— Begin Provided records —
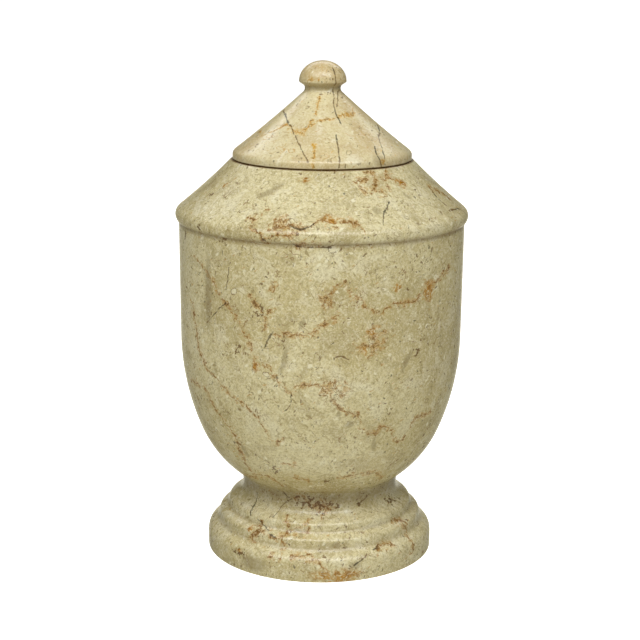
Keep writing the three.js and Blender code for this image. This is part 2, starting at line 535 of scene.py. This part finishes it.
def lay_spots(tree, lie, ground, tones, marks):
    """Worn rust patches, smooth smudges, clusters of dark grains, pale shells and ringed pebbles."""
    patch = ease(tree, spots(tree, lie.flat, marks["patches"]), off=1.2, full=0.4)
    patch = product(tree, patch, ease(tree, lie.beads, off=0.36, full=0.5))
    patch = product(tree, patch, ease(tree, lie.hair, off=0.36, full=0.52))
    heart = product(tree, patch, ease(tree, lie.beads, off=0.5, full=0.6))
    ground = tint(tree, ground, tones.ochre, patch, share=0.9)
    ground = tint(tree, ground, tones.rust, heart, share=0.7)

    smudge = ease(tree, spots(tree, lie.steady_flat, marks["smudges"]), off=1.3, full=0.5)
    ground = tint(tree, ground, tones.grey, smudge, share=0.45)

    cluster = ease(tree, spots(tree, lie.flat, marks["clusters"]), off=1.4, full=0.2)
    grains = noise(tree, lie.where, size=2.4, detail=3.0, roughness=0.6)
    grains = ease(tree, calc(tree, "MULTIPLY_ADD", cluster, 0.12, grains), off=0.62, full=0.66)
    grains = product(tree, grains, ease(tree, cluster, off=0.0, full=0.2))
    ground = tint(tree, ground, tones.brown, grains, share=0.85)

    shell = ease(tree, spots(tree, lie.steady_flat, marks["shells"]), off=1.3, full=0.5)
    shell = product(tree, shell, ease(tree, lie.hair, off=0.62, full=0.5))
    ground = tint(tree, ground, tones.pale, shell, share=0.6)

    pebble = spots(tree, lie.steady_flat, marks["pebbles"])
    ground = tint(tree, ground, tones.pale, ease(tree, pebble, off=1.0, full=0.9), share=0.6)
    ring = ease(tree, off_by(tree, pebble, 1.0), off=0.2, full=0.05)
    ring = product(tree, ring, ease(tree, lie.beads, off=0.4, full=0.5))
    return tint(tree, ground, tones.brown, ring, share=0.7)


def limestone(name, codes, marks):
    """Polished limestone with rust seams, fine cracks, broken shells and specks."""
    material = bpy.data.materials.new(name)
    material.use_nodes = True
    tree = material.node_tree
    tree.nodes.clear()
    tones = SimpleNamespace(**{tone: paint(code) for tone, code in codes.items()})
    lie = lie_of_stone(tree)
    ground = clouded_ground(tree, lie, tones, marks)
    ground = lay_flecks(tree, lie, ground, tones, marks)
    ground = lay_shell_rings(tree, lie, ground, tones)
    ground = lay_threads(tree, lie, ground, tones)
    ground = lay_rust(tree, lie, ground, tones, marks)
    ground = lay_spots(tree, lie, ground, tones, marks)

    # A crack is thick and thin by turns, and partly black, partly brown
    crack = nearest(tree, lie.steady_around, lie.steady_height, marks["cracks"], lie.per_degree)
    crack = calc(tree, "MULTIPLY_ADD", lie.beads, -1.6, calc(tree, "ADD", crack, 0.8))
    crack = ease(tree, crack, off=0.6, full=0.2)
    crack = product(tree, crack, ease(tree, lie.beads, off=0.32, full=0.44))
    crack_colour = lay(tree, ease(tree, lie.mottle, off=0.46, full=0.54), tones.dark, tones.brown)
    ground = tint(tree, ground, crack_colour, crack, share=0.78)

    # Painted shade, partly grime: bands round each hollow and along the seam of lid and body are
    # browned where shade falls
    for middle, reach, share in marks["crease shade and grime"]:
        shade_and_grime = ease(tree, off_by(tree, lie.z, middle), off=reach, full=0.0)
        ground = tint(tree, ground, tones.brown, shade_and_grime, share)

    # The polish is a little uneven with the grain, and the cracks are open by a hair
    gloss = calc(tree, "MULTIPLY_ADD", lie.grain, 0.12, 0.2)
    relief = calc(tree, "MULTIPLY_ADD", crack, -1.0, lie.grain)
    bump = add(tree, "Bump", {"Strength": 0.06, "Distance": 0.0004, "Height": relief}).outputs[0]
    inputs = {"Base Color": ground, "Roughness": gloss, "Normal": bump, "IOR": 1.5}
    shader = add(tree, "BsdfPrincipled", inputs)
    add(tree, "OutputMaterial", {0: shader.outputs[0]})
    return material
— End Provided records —
— Begin Provided records —
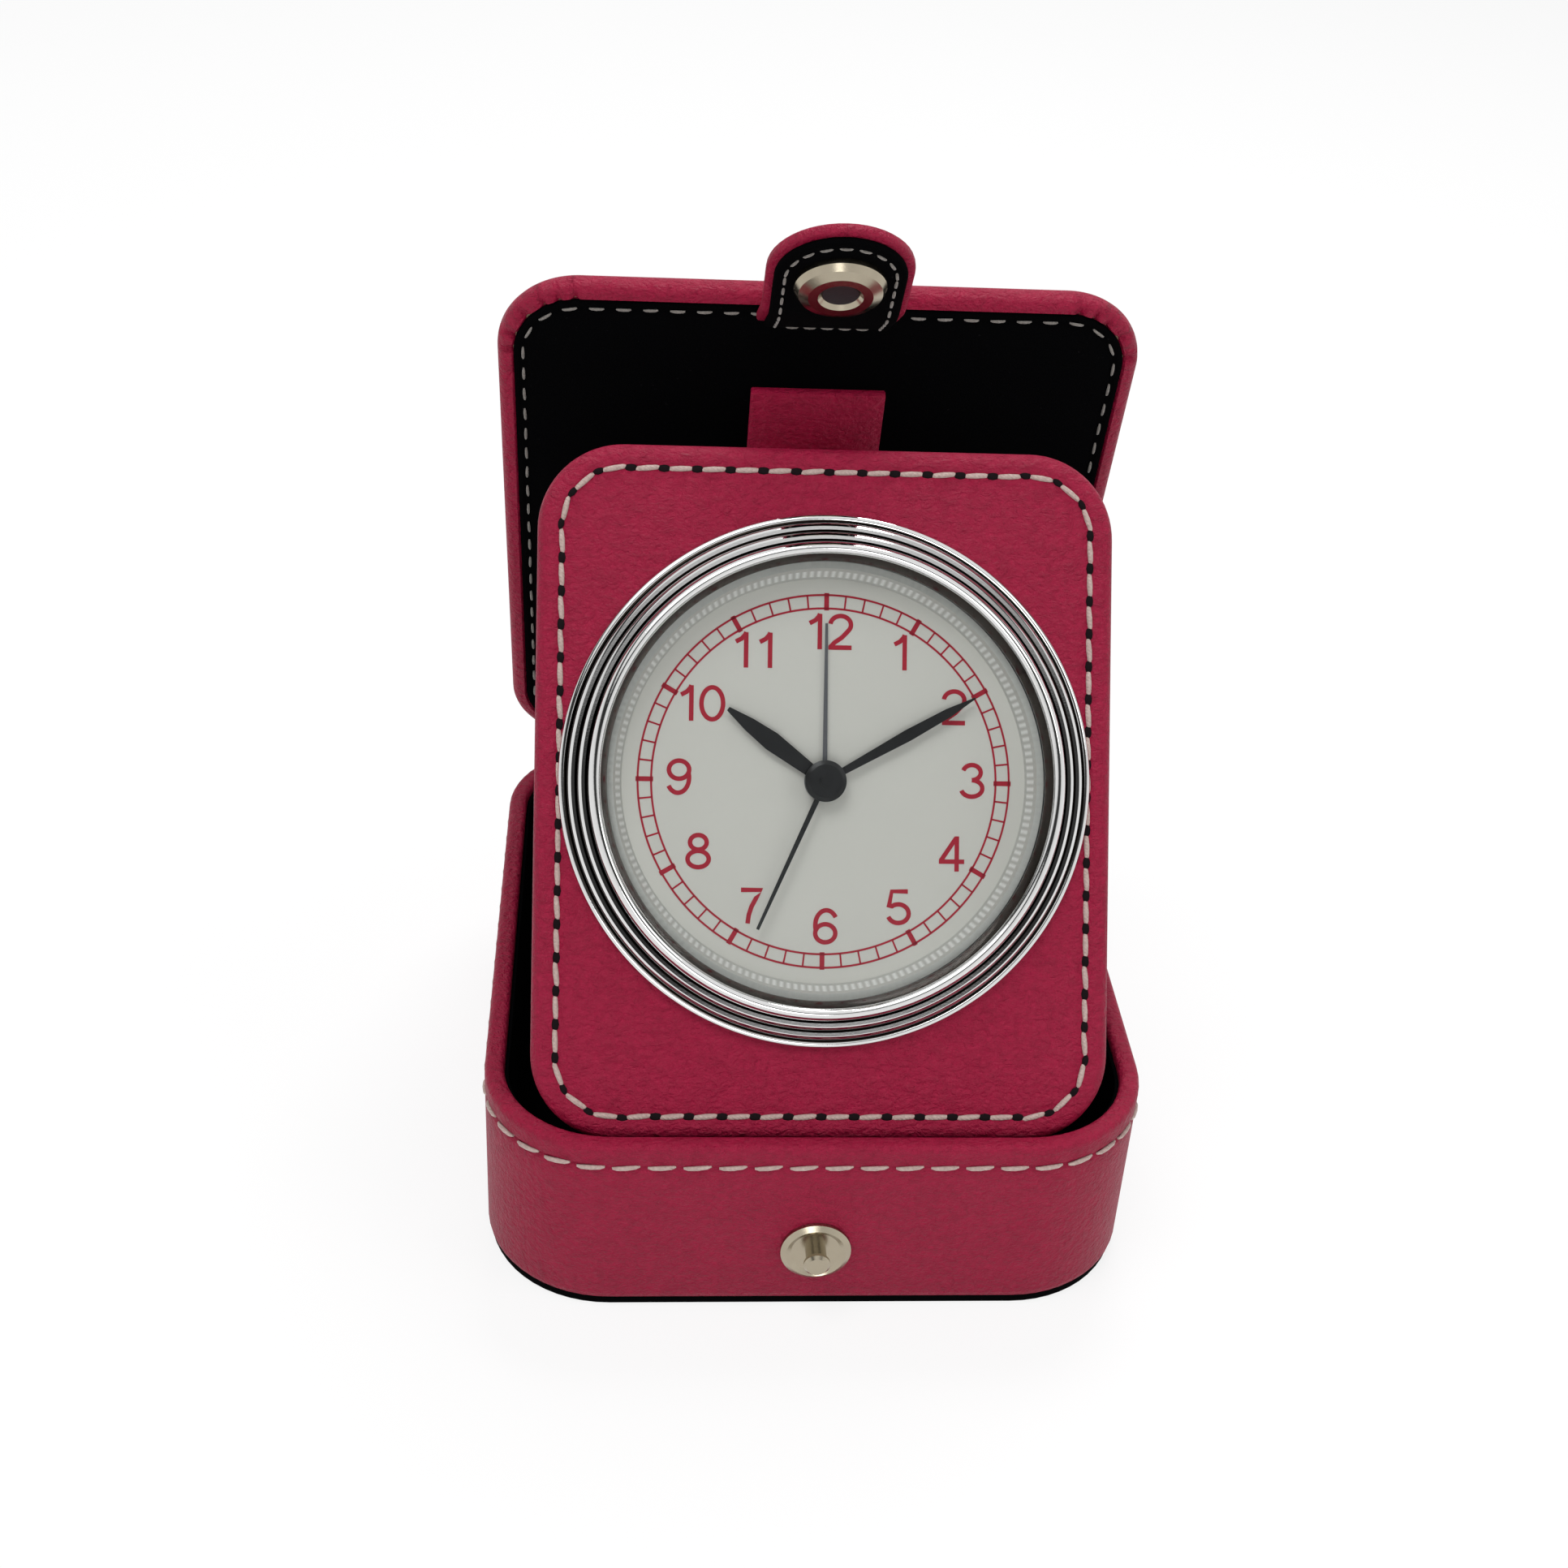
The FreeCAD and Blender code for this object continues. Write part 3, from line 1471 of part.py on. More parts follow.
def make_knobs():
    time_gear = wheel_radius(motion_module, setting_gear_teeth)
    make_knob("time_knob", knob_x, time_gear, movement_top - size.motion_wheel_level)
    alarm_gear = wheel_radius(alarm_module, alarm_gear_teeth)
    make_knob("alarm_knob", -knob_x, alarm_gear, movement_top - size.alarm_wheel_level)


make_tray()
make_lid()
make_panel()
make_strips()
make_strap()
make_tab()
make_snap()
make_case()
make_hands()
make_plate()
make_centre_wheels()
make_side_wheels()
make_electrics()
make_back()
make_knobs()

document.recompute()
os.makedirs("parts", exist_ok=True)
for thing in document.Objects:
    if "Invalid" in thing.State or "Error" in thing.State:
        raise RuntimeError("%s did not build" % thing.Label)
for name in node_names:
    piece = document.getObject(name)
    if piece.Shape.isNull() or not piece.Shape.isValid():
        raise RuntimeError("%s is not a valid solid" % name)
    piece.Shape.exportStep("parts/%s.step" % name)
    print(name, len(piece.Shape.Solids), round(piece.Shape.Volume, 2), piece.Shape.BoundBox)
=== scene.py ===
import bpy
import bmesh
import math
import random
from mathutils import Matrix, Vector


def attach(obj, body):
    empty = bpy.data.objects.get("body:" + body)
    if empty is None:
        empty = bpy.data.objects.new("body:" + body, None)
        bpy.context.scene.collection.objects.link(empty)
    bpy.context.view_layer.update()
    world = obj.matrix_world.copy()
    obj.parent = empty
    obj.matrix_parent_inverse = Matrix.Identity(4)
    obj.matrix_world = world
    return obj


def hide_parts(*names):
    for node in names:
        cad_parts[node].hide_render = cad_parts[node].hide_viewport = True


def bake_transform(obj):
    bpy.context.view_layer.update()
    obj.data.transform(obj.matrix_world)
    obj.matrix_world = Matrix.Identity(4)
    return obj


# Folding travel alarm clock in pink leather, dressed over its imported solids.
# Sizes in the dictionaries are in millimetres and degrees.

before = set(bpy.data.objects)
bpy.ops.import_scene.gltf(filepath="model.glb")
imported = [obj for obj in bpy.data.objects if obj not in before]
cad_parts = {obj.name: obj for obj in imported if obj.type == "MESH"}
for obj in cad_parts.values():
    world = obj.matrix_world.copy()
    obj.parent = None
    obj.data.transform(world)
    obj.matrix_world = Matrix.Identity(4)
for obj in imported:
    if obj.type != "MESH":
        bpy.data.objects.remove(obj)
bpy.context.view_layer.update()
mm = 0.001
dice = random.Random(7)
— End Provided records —
— Begin Provided records —
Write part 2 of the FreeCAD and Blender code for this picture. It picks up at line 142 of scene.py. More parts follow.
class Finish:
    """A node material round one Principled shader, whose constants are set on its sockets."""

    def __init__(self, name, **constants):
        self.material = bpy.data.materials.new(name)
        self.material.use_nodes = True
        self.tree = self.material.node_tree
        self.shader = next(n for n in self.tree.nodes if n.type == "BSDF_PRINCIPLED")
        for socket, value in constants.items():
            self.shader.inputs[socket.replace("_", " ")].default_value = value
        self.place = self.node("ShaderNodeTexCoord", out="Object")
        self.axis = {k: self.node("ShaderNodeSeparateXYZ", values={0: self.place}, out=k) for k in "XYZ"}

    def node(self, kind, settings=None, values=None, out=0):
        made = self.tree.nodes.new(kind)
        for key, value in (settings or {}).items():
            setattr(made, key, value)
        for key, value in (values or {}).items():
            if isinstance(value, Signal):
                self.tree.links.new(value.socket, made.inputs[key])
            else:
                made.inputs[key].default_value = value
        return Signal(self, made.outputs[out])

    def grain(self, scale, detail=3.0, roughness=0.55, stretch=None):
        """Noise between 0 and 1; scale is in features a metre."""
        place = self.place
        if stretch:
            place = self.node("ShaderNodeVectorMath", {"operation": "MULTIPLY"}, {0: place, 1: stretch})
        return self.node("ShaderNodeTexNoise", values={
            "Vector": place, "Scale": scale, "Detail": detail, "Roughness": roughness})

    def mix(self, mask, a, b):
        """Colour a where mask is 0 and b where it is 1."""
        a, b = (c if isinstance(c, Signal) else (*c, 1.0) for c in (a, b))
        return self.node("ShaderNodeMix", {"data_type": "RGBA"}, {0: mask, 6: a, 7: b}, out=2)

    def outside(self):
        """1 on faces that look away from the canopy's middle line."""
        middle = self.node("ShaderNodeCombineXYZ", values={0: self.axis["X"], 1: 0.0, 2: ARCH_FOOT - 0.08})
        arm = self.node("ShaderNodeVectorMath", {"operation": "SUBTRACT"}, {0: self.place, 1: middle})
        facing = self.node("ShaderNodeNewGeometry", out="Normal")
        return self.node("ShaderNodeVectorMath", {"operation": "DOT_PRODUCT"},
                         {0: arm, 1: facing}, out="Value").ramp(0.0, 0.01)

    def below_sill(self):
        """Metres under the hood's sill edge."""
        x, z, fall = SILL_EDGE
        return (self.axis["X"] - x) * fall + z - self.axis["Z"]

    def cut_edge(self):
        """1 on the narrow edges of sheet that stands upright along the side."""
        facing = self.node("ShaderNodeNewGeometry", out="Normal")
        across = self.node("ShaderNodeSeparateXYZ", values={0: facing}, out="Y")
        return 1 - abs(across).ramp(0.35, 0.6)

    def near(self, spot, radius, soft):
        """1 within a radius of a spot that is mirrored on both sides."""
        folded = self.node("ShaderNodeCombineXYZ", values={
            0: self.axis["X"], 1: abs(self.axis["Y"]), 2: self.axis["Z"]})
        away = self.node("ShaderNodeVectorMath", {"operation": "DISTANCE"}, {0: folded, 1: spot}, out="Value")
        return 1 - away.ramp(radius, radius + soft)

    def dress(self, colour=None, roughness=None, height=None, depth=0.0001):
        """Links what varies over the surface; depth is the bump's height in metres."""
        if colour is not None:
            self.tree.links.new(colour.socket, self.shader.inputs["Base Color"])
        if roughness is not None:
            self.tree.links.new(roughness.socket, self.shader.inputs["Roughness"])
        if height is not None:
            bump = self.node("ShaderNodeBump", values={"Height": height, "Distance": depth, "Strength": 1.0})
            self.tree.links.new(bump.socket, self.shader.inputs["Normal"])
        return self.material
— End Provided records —
The lines to return run from the one containing "document.recompute()" down to the one containing "bpy.data.objects.remove(obj)"; give them exactly, both included, and no others.

• _Reply to the exercise_
document.recompute()
os.makedirs("parts", exist_ok=True)
for thing in document.Objects:
    if "Invalid" in thing.State or "Error" in thing.State:
        raise RuntimeError("%s did not build" % thing.Label)
for name in node_names:
    piece = document.getObject(name)
    if piece.Shape.isNull() or not piece.Shape.isValid():
        raise RuntimeError("%s is not a valid solid" % name)
    piece.Shape.exportStep("parts/%s.step" % name)
    print(name, len(piece.Shape.Solids), round(piece.Shape.Volume, 2), piece.Shape.BoundBox)
=== scene.py ===
import bpy
import bmesh
import math
import random
from mathutils import Matrix, Vector


def attach(obj, body):
    empty = bpy.data.objects.get("body:" + body)
    if empty is None:
        empty = bpy.data.objects.new("body:" + body, None)
        bpy.context.scene.collection.objects.link(empty)
    bpy.context.view_layer.update()
    world = obj.matrix_world.copy()
    obj.parent = empty
    obj.matrix_parent_inverse = Matrix.Identity(4)
    obj.matrix_world = world
    return obj


def hide_parts(*names):
    for node in names:
        cad_parts[node].hide_render = cad_parts[node].hide_viewport = True


def bake_transform(obj):
    bpy.context.view_layer.update()
    obj.data.transform(obj.matrix_world)
    obj.matrix_world = Matrix.Identity(4)
    return obj


# Folding travel alarm clock in pink leather, dressed over its imported solids.
# Sizes in the dictionaries are in millimetres and degrees.

before = set(bpy.data.objects)
bpy.ops.import_scene.gltf(filepath="model.glb")
imported = [obj for obj in bpy.data.objects if obj not in before]
cad_parts = {obj.name: obj for obj in imported if obj.type == "MESH"}
for obj in cad_parts.values():
    world = obj.matrix_world.copy()
    obj.parent = None
    obj.data.transform(world)
    obj.matrix_world = Matrix.Identity(4)
for obj in imported:
    if obj.type != "MESH":
        bpy.data.objects.remove(obj)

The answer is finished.